The Supreme Court’s main strength lies in adjudicating disputes based on things that have already happened. It is less good at predicting the future.
On Wednesday, for instance, it
shut down plans to broadcast the same-sex marriage trial in San Francisco partly for fear that witnesses in the case would be harassed if their public testimony were made more public. That conclusion is known in the trade as speculation.
Consider first of all that we are talking about a trial held in open court and subject to intense press coverage. The witnesses are mostly paid experts whose views on the subject are already well known. “They’re not, after all, in the witness protection program testifying against Mafia bosses,” Eva Rodriguez
wrote in The Washington Post.
Then add to the analysis that the additional coverage the court forbade was only closed-circuit transmissions to a few other federal courthouses around the country. (There had been talk of posting video on YouTube, but the idea was never approved and so was not before the Supreme Court.)
The people viewing the transmissions in the remote courthouses would have been barred from making recordings of the proceedings. Allowing the transmissions, Eugene Volokh
wrote on The Volokh Conspiracy legal blog, was equivalent to “holding the trial in an extra large courtroom.”
“And most of the extra audience would be far from California,” Mr. Volokh added, “and therefore not especially likely to be able to effectively harass the witnesses in ways that turn on seeing the witness’s testimony.”
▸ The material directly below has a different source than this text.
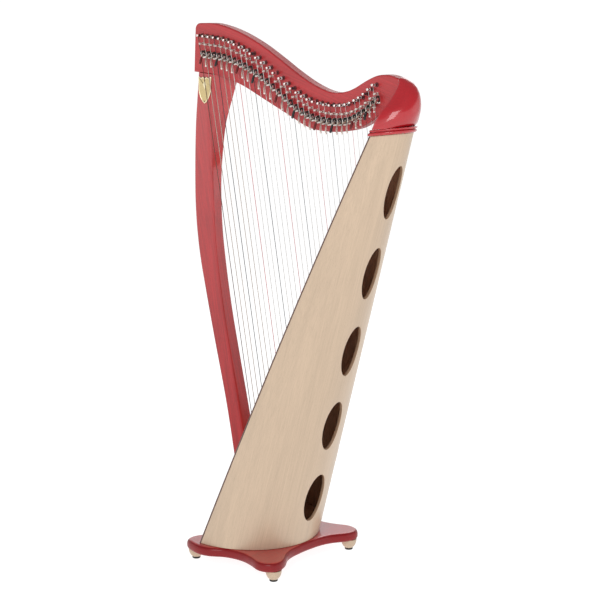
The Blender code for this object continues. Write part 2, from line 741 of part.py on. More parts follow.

There were other grounds for the court’s 5-to-4 decision, including the majority’s sense that lower-court judges in California have twisted the procedural rules to allow video coverage, a point that resonated with Ms. Rodriguez and
other commentators. But the court also grounded its ruling on a finding that opponents of same-sex marriage “have demonstrated that irreparable harm would likely result” from the transmissions.